Artificial Neural Network (ANN)
Our final model, the ANN, is a deep learning model comprising an input layer for data features, hidden layers for processing, and an output layer for predictions. Its adaptability lies in adjusting weights and biases via back-propagation, making it ideal for tasks like option pricing and financial modeling.
Developing this model was my key contribution. Initially, a 'Single-Stage ANN' was implemented with two hidden layers (64 and 32 nodes) and an output node for price prediction. However, this approach suffered from overfitting due to the dataset's noise, as it included numerous untraded options recorded with a closing price of zero. These zeros skewed the model and led to poor performance, necessitating a new approach.
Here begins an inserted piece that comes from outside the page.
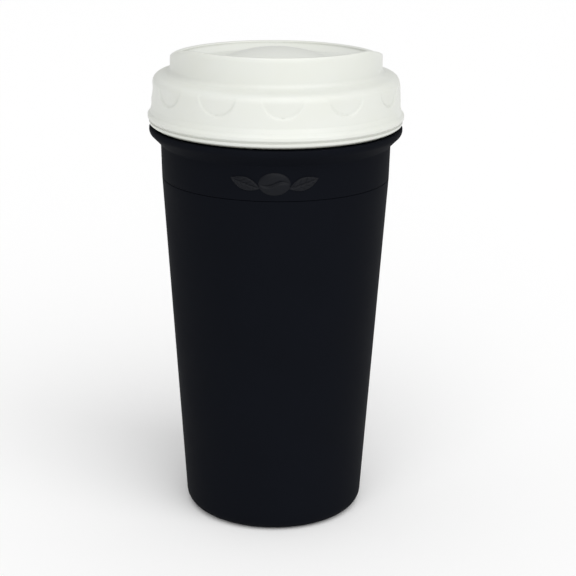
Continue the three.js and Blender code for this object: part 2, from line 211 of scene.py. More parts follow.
def rotated(obj, degrees):
    turn = math.radians(degrees)
    for vertex in obj.data.vertices:
        x, y = vertex.co.x, vertex.co.y
        vertex.co.x = x * math.cos(turn) - y * math.sin(turn)
        vertex.co.y = x * math.sin(turn) + y * math.cos(turn)
    obj.data.update()
    return obj


def finished(obj, material, body, slot, *nodes):
    obj.data.materials.clear()
    obj.data.materials.append(material)
    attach(obj, body)
    if nodes:
        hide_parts(*nodes)
    print("made", obj.name, len(obj.data.vertices), "points")
    return obj


# Materials

def addNode(tree, kind, settings=None, links=None):
    node = tree.nodes.new(kind)
    for key, value in (settings or {}).items():
        if isinstance(key, str) and hasattr(node, key):
            setattr(node, key, value)
        else:
            node.inputs[key].default_value = value
    for key, source in (links or {}).items():
        tree.links.new(source, node.inputs[key])
    return node


def newMaterial(name):
    material = bpy.data.materials.new(name)
    material.use_nodes = True
    material.node_tree.nodes.clear()
    return material, material.node_tree


# How many times a pattern repeats in a metre, from the size of one repeat in millimetres.
def perMetre(sizeInMm):
    return 1000 / sizeInMm


blackPlasticLook = {
    "colour": "#0B0D12",
    "palerColour": "#0F1117",
    "roughness": 0.7,
    "roughnessSpread": 0.05,
    "ior": 1.49,
    "gloss": 0.03,              # the grain traps light, so far less is mirrored than off a smooth skin
    "grain": 0.55,              # the mould's grain is about 0.2 mm; drawn coarser so that it shows
    "grainDepth": 0.012,
    "cloud": 26,                # slow change of tone from handling and mould flow
}


# Polypropylene from a spark-eroded mould: a fine even grain breaks up reflections, so it looks matte.
def makeBlackPolypropylene(name, look):
    material, tree = newMaterial(name)
    place = addNode(tree, "ShaderNodeTexCoord").outputs["Object"]
    cloud = addNode(tree, "ShaderNodeTexNoise",
                    {"Scale": perMetre(look["cloud"]), "Detail": 3.0, "Roughness": 0.55}, {"Vector": place})
    grain = addNode(tree, "ShaderNodeTexNoise",
                    {"Scale": perMetre(look["grain"]), "Detail": 2.0, "Roughness": 0.6}, {"Vector": place})
    colour = addNode(tree, "ShaderNodeMix",
                     {"data_type": "RGBA", 6: toLinear(look["colour"]), 7: toLinear(look["palerColour"])},
                     {0: cloud.outputs["Fac"]})
    roughness = addNode(tree, "ShaderNodeMapRange",
                        {"From Min": 0.3, "From Max": 0.7,
                         "To Min": look["roughness"] - look["roughnessSpread"],
                         "To Max": look["roughness"] + look["roughnessSpread"]},
                        {"Value": cloud.outputs["Fac"]})
    bump = addNode(tree, "ShaderNodeBump",
                   {"Strength": 0.5, "Distance": toMetres(look["grainDepth"])},
                   {"Height": grain.outputs["Fac"]})
    shader = addNode(tree, "ShaderNodeBsdfPrincipled",
                     {"IOR": look["ior"], "Specular IOR Level": look["gloss"]},
                     {"Base Color": colour.outputs[2], "Roughness": roughness.outputs["Result"],
                      "Normal": bump.outputs["Normal"]})
    addNode(tree, "ShaderNodeOutputMaterial", None, {"Surface": shader.outputs["BSDF"]})
    return material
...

The most effective solution I devised was the 'Two-Stage ANN'.
Stage 1: Binary Classifier - This stage predicts whether an option is buyable, filtering out irrelevant options (e.g., those with zero closing prices) to focus on tradable ones.
Stage 2: Price Regressor - The filtered data is used to predict the price of buyable options through regression.
By separating classification and regression, this approach improves focus, reduces overfitting, and enhances efficiency.
The general structure of my models was similar with differences in node number due to hyperparameter tuning. Binary Classifier ANNs had an input layer with 14 input nodes for 14 relevant features in data, 1 hidden layer with 14 to 56 units with leaky ReLU function, and 1 output node with a sigmoid function to predict option buyability. Price Regressor ANNs had an input layer with 14 input nodes for 14 relevant features in data, a hidden layer with 14 to 56 units with leaky ReLU function, and a second hidden layer with 7 to 28 units with leaky ReLU function, and 1 output node for final price prediction.
Results
| Models | RMSE (Call) | MAE (Call) | R² (Call) | RMSE (Put) | MAE (Put) | R² (Put) |
|---|---|---|---|---|---|---|
| BSM | 112.55 | 60.69 | 0.99 | 112.55 | 60.99 | 0.99 |
| SVR | 17.20 | 4.55 | 0.99 | 44.03 | 4.58 | 0.99 |
| ANN | 3.82 | 2.95 | 0.99 | 20.04 | 8.02 | 0.92 |
| LSTM | 40.80 | 37.45 | 0.79 | 87.27 | 41.86 | 0.96 |
| Models | RMSE (Call) | MAE (Call) | R² (Call) | RMSE (Put) | MAE (Put) | R² (Put) |
|---|---|---|---|---|---|---|
| BSM | 112.55 | 60.69 | 0.99 | 112.55 | 60.99 | 0.99 |
| SVR | 17.06 | 6.79 | 0.99 | 13.37 | 5.29 | 0.99 |
| ANN | 19.28 | 6.14 | 0.91 | 6.14 | 3.14 | 0.97 |
| LSTM | 40.80 | 37.45 | 0.79 | 87.27 | 41.86 | 0.96 |
Overall, our analysis revealed that the ANN model performs best for SPX Call options and SPXW Put options, while the SVR model shows superior performance for SPX Put options and SPXW Call options. Despite achieving high R-squared values of 0.99, the Black-Scholes Model (BSM) consistently recorded the highest RMSEs and MAEs across all categories, indicating that while it explains the variance in the data reasonably well, it struggles with accuracy in absolute error terms compared to the machine learning models
Conclusion
Our project concludes that machine learning models hold significant potential for transforming options pricing. While traditional models like the Black-Scholes Model provide a solid foundation, they are constrained by assumptions that often fail under real market conditions.
Machine learning models such as SVR, ANN, and LSTM have demonstrated superior predictive power over BSM. However, these models require substantial time and computational resources to develop and are highly reliant on data quality. Overfitting and challenges in generalizing to extreme market conditions remain key concerns.
Nonetheless, as computational power advances and data quality improves, machine learning offers promising opportunities for more accurate and adaptive pricing strategies. Future research should explore hybrid approaches that combine the strengths of traditional and machine learning models to address current limitations in financial applications.